**Problem requirements**: Would you print the material exactly, starting at its first line and ending at the line holding "return lead"?

══ Dataset content ══

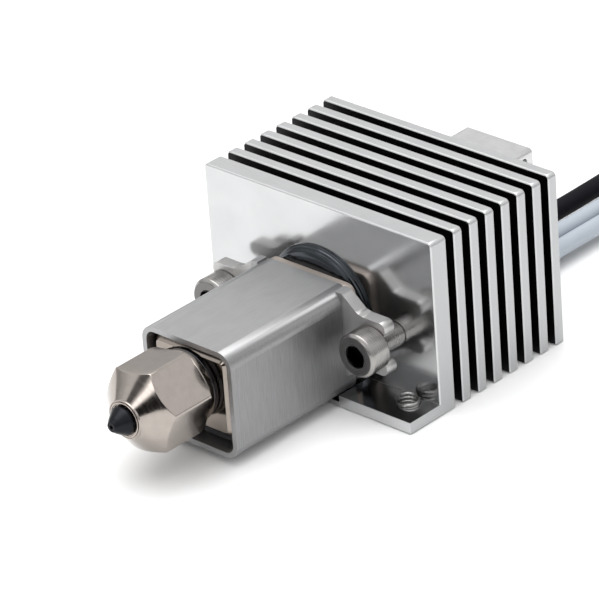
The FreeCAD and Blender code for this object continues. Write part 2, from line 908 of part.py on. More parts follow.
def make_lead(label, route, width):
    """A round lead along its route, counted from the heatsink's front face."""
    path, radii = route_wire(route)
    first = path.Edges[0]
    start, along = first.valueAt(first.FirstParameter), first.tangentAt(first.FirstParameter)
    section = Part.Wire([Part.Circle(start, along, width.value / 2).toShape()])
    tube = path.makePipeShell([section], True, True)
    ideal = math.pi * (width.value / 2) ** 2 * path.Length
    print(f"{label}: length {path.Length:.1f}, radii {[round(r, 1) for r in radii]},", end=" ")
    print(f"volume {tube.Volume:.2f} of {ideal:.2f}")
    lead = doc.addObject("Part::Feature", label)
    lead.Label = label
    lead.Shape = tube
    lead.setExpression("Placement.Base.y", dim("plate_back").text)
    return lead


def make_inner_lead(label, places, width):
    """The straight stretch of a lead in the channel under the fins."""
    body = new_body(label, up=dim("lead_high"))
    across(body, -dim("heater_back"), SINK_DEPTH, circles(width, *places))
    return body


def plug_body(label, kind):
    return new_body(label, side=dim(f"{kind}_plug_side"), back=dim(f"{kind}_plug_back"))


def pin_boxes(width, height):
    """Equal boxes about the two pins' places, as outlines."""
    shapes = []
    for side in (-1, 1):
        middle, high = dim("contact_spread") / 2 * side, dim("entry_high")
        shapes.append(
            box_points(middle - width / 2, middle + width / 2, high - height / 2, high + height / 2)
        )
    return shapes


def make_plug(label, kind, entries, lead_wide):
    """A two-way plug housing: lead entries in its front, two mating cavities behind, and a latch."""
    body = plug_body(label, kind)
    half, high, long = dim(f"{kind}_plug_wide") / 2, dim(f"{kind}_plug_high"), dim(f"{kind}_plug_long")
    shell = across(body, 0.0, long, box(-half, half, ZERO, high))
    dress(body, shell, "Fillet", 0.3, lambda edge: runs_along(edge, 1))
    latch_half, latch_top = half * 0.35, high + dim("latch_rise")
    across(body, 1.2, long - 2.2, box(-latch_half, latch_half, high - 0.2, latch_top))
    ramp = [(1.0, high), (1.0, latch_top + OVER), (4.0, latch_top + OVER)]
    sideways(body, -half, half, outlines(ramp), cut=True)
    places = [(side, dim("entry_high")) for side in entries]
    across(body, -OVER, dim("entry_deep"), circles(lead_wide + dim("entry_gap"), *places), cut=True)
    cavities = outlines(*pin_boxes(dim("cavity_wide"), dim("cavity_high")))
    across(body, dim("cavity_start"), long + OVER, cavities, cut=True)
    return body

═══

**Task output**:
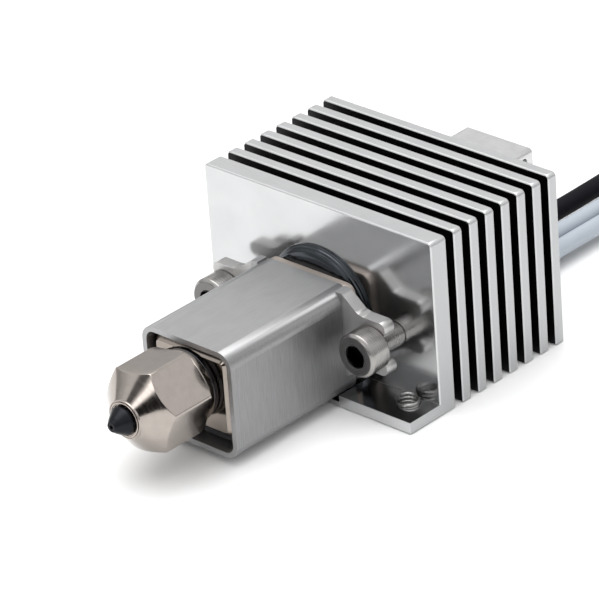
The FreeCAD and Blender code for this object continues. Write part 2, from line 908 of part.py on. More parts follow.
def make_lead(label, route, width):
    """A round lead along its route, counted from the heatsink's front face."""
    path, radii = route_wire(route)
    first = path.Edges[0]
    start, along = first.valueAt(first.FirstParameter), first.tangentAt(first.FirstParameter)
    section = Part.Wire([Part.Circle(start, along, width.value / 2).toShape()])
    tube = path.makePipeShell([section], True, True)
    ideal = math.pi * (width.value / 2) ** 2 * path.Length
    print(f"{label}: length {path.Length:.1f}, radii {[round(r, 1) for r in radii]},", end=" ")
    print(f"volume {tube.Volume:.2f} of {ideal:.2f}")
    lead = doc.addObject("Part::Feature", label)
    lead.Label = label
    lead.Shape = tube
    lead.setExpression("Placement.Base.y", dim("plate_back").text)
    return lead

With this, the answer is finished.